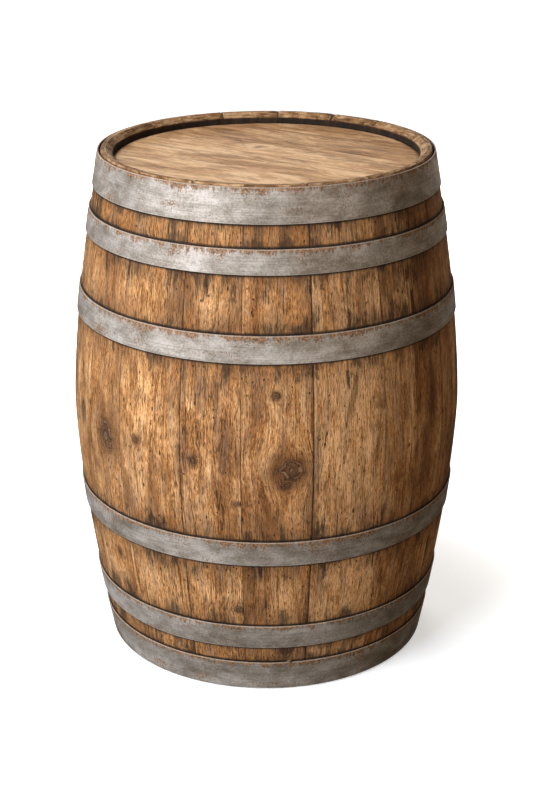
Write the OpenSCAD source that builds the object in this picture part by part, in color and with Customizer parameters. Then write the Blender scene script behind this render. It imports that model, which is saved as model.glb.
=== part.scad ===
// Oak wine barrel of about 225 litres, standing on one head.
// Staves are bent round two headings and held by six riveted steel hoops.
// Origin: centre of the bottom rim. +Z is up. The front of the barrel faces -Y.

/* [Barrel] */
// Height over the stave ends
barrel_h = 900; // [860:5:960]
// Outside radius of the wood at the bilge, the widest place
bilge_r = 344.2; // [330:0.2:360]
// Outside radius of the wood at the stave ends
end_r = 286; // [276:0.5:300]
// How full the belly is: 2 is a parabola, less makes the ends straighter
belly_power = 1.57; // [1.4:0.01:2]
// Thickness of a stave
stave_t = 27; // [24:0.5:30]
// Angle at which the first stave starts, with 0 along +X and -90 at the front
first_stave_a = -97; // [-99:0.5:-94]

/* [Chime] */
// Height of the stave ends above the head
chime_h = 19.5; // [17:0.5:26]
// Inside radius of the wall between the head and the bevel
chime_r = 263.5; // [260:0.5:266]
// Width of the inner bevel on the stave ends
inner_bevel_w = 10; // [6:0.5:12]
// Depth of the inner bevel on the stave ends
inner_bevel_h = 8; // [5:0.5:10]
// Width of the outer bevel on the stave ends
outer_bevel_w = 4.5; // [2:0.5:5]
// Depth of the outer bevel on the stave ends
outer_bevel_h = 10; // [6:0.5:12]

/* [Heads] */
// Thickness of a head
head_t = 22; // [20:0.5:25]
// Direction in which the boards of the top head run
top_grain_a = -33; // [-90:1:90]
// Direction in which the boards of the bottom head run
bottom_grain_a = 20; // [-90:1:90]
// Depth of the croze, the groove that holds the head
croze_depth = 4.5; // [4:0.5:6]
// Width of the croze at its bottom
croze_w = 7; // [5:0.5:8]
// Width of the bevel on the outside face of a head
head_bevel_w = 9; // [6:0.5:12]
// Width of the bevel on the inside face of a head
head_inner_bevel_w = 20; // [15:0.5:26]
// Diameter of the dowels that join the boards
dowel_d = 9; // [7:0.5:10]
// Length of the dowels
dowel_len = 50; // [40:1:60]

/* [Hoops] */
// Thickness of the hoop steel
hoop_t = 2.2; // [1.5:0.1:2.6]
// Width of the two head hoops
head_hoop_w = 56.5; // [50:0.5:60]
// Width of the lower quarter hoop
lower_quarter_w = 45; // [38:0.5:48]
// Width of the upper quarter hoop
upper_quarter_w = 40; // [38:0.5:48]
// Width of the two bilge hoops
bilge_hoop_w = 45; // [40:0.5:48]
// Length of the lap where a hoop's ends are riveted together
lap_len = 75; // [65:1:90]
// Diameter of a rivet's shank
rivet_d = 6; // [5:0.5:7]
// Diameter of a rivet's head
rivet_head_d = 13; // [11:0.5:15]
// Height of a rivet's head
rivet_head_h = 2.2; // [1.6:0.1:2.6]

/* [Bung] */
// Diameter of the bung at its outer end
bung_d = 52; // [48:1:56]
// Length of the bung
bung_len = 36; // [35:1:40]
// How much narrower the bung is at its inner end
bung_taper = 5; // [3:0.5:6]
// How far the bung stands out of the stave
bung_proud = 6; // [2:0.5:7]
// Clearance round the bung
bung_gap = 0.15; // [0.1:0.05:0.3]

/* [Hidden] */
smooth = 180;
small_smooth = 48;
overrun = 12;

// Staves are sawn to whatever width the oak gives, so no two neighbours match.
some_widths = [20, 22, 12.5, 14, 22.5, 18, 14, 17, 20.5, 22,
               22, 17.5, 15, 20, 16.5, 14.5, 17.5, 15.5, 21.5];
function total(list, n) = n == 0 ? 0 : list[n - 1] + total(list, n - 1);
stave_widths = concat(some_widths, [360 - total(some_widths, len(some_widths))]);
stave_count = len(stave_widths);
function stave_start(i) = first_stave_a + total(stave_widths, i);

// The bung stave is the wide one at the back.
bung_stave = 10;
bung_a = stave_start(bung_stave) + stave_widths[bung_stave] / 2;
bung_z = barrel_h / 2;
bung_tip_r = bilge_r + bung_proud;
bung_chamfer = 1.5;

// Hoops from the floor up: lower edge, width, and the angle of the riveted lap.
HOOPS = [
    ["bottom_head_hoop", 3, head_hoop_w, 118],
    ["lower_quarter_hoop", 92.3, lower_quarter_w, 124],
    ["lower_bilge_hoop", 262, bilge_hoop_w, 120],
    ["upper_bilge_hoop", barrel_h - 279.5, bilge_hoop_w, 116],
    ["upper_quarter_hoop", barrel_h - 138.3, upper_quarter_w, 123],
    ["top_head_hoop", barrel_h - 3 - head_hoop_w, head_hoop_w, 119]
];
function hoop_lo(h) = HOOPS[h][1];
function hoop_hi(h) = HOOPS[h][1] + HOOPS[h][2];
hoop_count = len(HOOPS);
rivet_place = [0.3, 0.7];
rivet_seat = 0.1;

// Three nails stop the bottom head hoop from riding up.
nail_angles = [-82.5, 37.5, 157.5];
nail_d = 2.6;
nail_len = 20;
nail_head_d = 8;
nail_head_t = 1.6;
nail_z = hoop_hi(0) + nail_d / 2;

// Widths of the boards in a head, across the grain.
board_widths = [82, 92, 98, 86, 94];
board_count = len(board_widths) + 1;
head_r = chime_r + croze_depth;
croze_gap = 0.2;
head_top = barrel_h - chime_h;
tongue_z = head_top - 8.5;
dowel_reach = [-0.5, 0.5];
function joint_y(j) = total(board_widths, j) - head_r;
function board_lo(b) = b == 0 ? -head_r - 1 : joint_y(b);
function board_hi(b) = b == board_count - 1 ? head_r + 1 : joint_y(b + 1);

function two_digits(i) = i < 10 ? str("0", i) : str(i);
STAVES = [for (i = [1:stave_count]) str("stave_", two_digits(i))];
RIVETS = [for (h = HOOPS) str(h[0], "_rivets")];
TOP_BOARDS = [for (b = [1:board_count]) str("top_head_board_", b)];
BOTTOM_BOARDS = [for (b = [1:board_count]) str("bottom_head_board_", b)];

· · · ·

**What you need to do**
Only the lines from the beginning of the material above through the line with "barrel faces -Y." are wanted; extract them exactly.

**Task result**
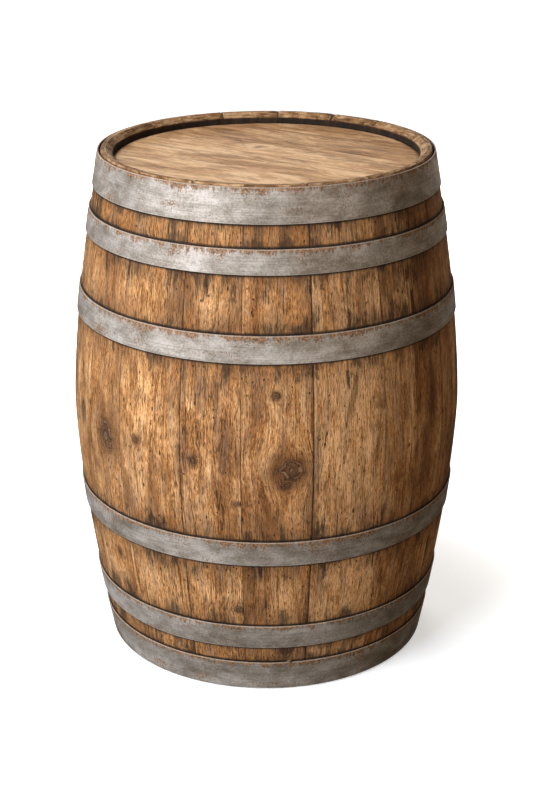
Write the OpenSCAD source that builds the object in this picture part by part, in color and with Customizer parameters. Then write the Blender scene script behind this render. It imports that model, which is saved as model.glb.
=== part.scad ===
// Oak wine barrel of about 225 litres, standing on one head.
// Staves are bent round two headings and held by six riveted steel hoops.
// Origin: centre of the bottom rim. +Z is up. The front of the barrel faces -Y.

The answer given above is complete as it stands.